最大1Gbpsの通信速度を実現可能な周波数帯「プラチナバンド」について、その概要や注目されている背景などを解説します。
総務省が公表した「プラチナバンドの再割り当て」報告書や、大手4社の対応バンドについても紹介するので、今後のモバイル通信市場の動向を確認したい方は参考にしてください。
プラチナバンドとは
プラチナバンドとは、700MHz~900MHzの周波数帯域を中心とした電波帯域を指す通称で、ビルなどの障害物があっても回り込んで電波が届きやすいという特徴を持っています。
一度に送れるデータ量は少ないものの、その特性から基地局の少ない地域や地下、屋内、山の陰などでも繋がりやすい周波数帯域であることから、携帯無線通信において最適な周波数帯域とも言われています。
また、携帯電話の高速データ通信規格であるLTEを、プラチナバンドの周波数帯で提供するサービスをプラチナバンドLTEと呼びます。
プラチナバンドが注目されている背景
プラチナバンドが注目されている背景には、楽天モバイルがこの周波数帯の自社への割り当てを主張していることが関係しています。
従来から携帯電話事業をおこなってきた三大キャリア、NTTドコモ、KDDI(au)、ソフトバンクの3社にはプラチナバンドが割り当てられている一方で、後発の楽天モバイルは、KDDIローミングで提供を受けている800MGHz帯を除けば、1.7GHz帯のみで携帯電話の通信サービスを提供している状況です。
プラチナバンドは障害物を回り込んで電波が届く性質を持つことから、基地局の少ないエリアでも安定した通信を提供しやすいため、契約エリアを拡大する上で非常に重要な存在となっています。そこで、楽天モバイルはプラチナバンドの再割り当てを主張する意見書を提出したのです。
なお、過去にはソフトバンクもプラチナバンドの割り当てを受けられない時期があり、1.5GHz帯と2.1GHz帯でサービスを提供していました。2004年には新しい会社を設立して800MHz帯への参入を試みたものの総務省から許可が下りず、訴訟にまで発展しています。その後、2012年に900MHzの周波数が割り当てられ、プラチナバンドを利用した通信が提供されるようになりました。
総務省が公表した「プラチナバンドの再割り当て」報告書
「携帯電話用周波数の再割当てに係る円滑な移行に関するタスクフォース」は、楽天モバイルによるプラチナバンド再割り当ての要望に対して、再割り当てを実施する場合の移行期間や費用負担などについて検討したものです。

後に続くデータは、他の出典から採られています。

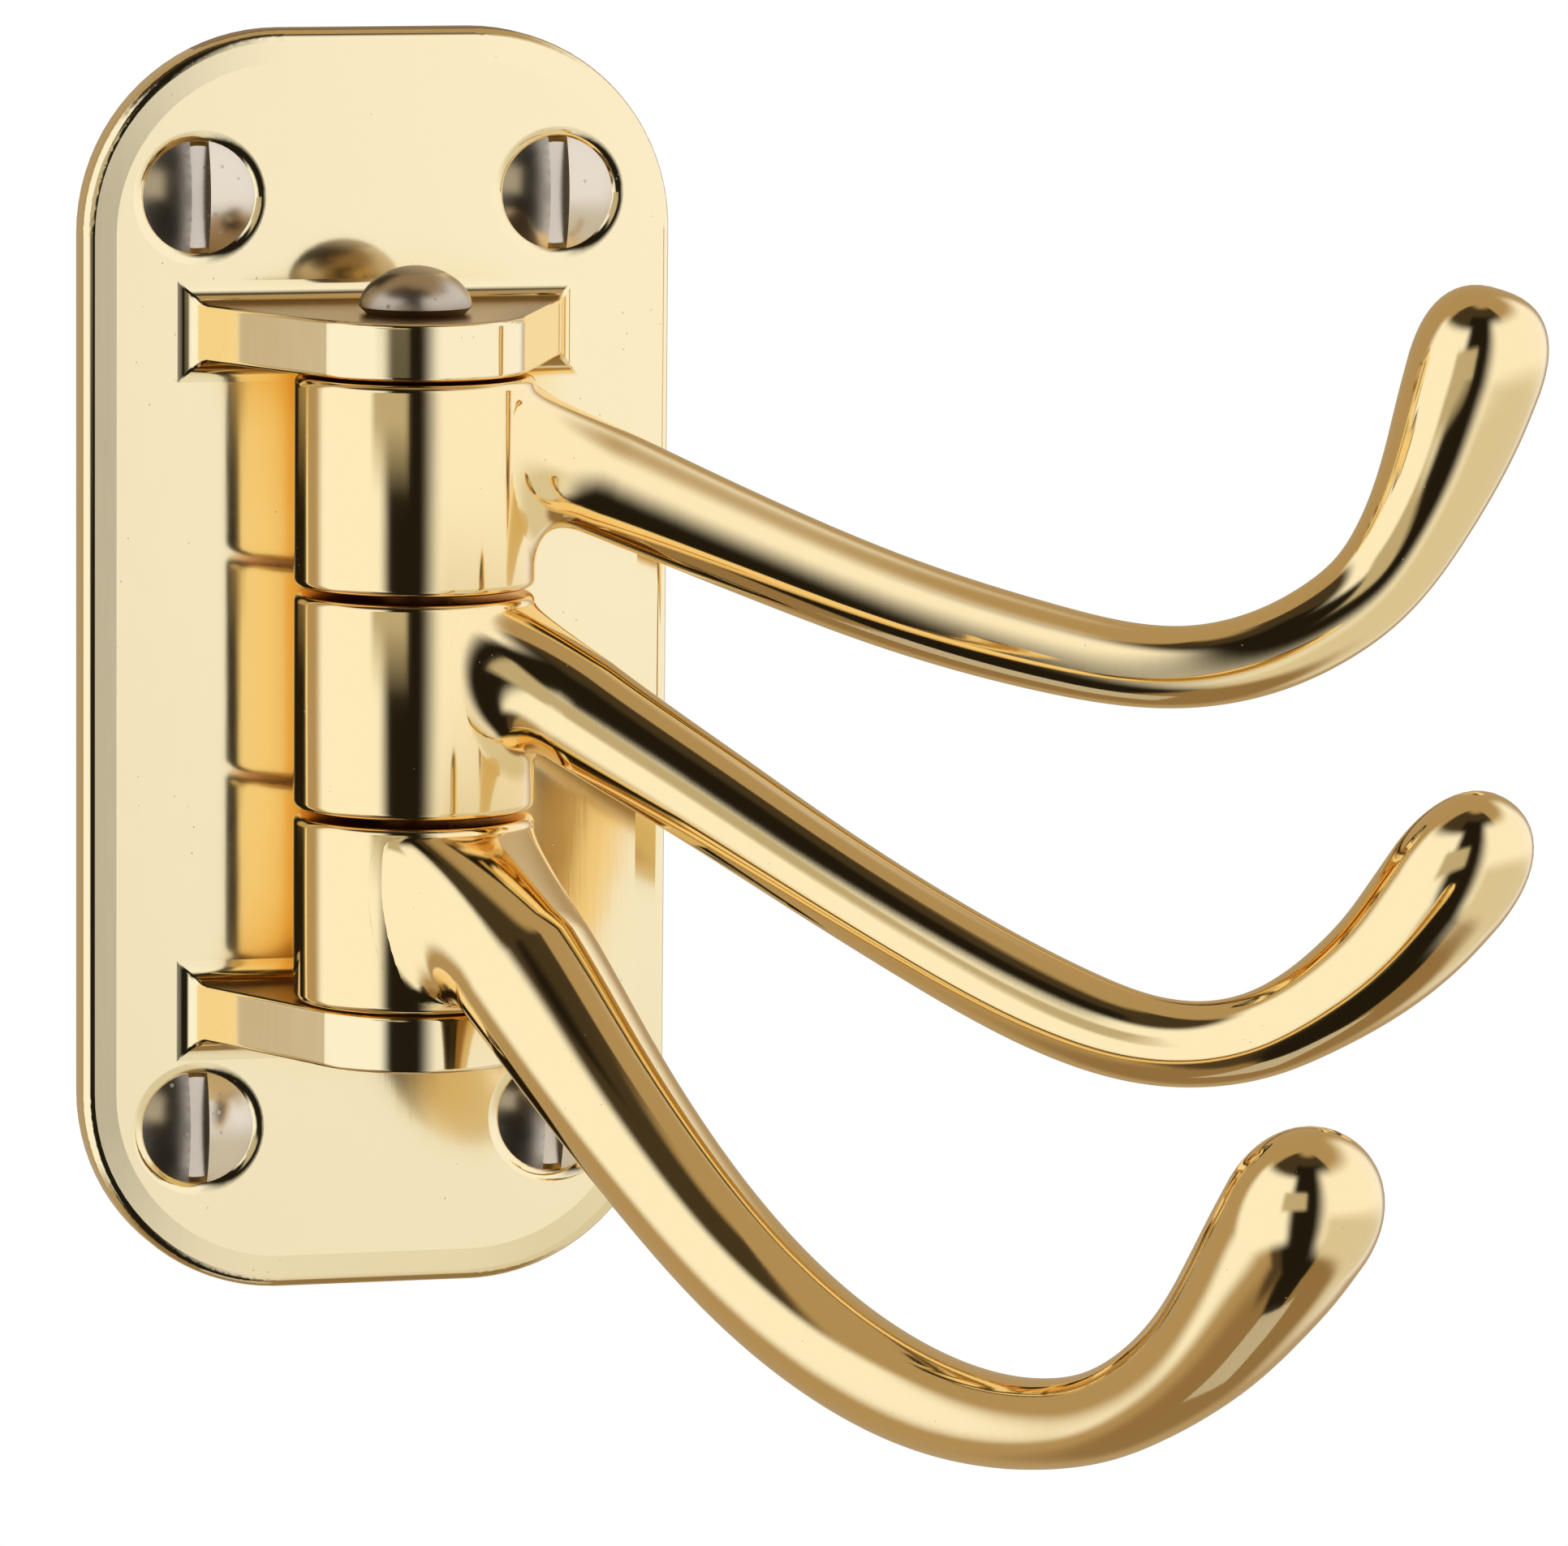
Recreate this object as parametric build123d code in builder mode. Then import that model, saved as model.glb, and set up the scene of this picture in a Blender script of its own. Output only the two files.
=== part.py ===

楽天モバイルからは、現在大手キャリア3社に割り当てられている周波数帯のうち、各社5MHz×2幅ずつ、合計15MHz×2幅の再割り当ての要望がありました。これに対し報告書では、3社から5MHz×2幅ずつの再割り当てを行った場合をモデルケースとして、さまざまな検討がなされています。
再割り当てには基地局の機器交換や工事が必要になるため、移行には一定の費用・期間がかかります。楽天モバイルは、携帯市場の民主化を加速させ国民の利益とするためにも1年以内の早期再割り当てを主張する一方、その他の3社は5~10年程度の移行期間が必要であることなどを主張しています。
大手4社の対応バンド
最後に、現在携帯通信サービスを提供する大手4社の対応バンドについてご紹介します。NTTドコモ、au、ソフトバンク、楽天モバイルの対応バンドは次の通りです(2023年4月現在)。なお、次のうちバンド8、18、19、26、28(700MHz~900MHzのバンド)がプラチナバンドに該当します。
NTTドコモ
4G(LTE):バンド1、バンド3、バンド19、バンド21、バンド28、バンド42
5G:n28、n78、n79、n257
au
4G(LTE):バンド1、バンド3、バンド11、バンド18、バンド26、バンド28、バンド42
5G:n3、n28、n77、n78、n257
ソフトバンク
4G(LTE):バンド1、バンド3、バンド8、バンド11、バンド28、バンド42
5G:n3、n28、n77、n257
楽天モバイル
4G(LTE):バンド3
5G:n77、n257
なお、これらの対応バンドは変更される場合がありますので、最新情報については各キャリアや端末の公式サイトなどをご確認ください。
プラチナバンドの概要や注目される背景、再割り当てに関するタスクフォースの報告書などについて解説しました。
プラチナバンドは、障害物を回り込んで届きやすいという特徴から、安定的な携帯無線通信サービスを提供するために欠かせない周波数帯と言えます。そのため、プラチナバンドの再割り当ての方向性次第で、キャリアの需給バランスも大きく変わることが考えられます。楽天モバイルを含む携帯通信事業大手4社の今後の動向に注目しましょう。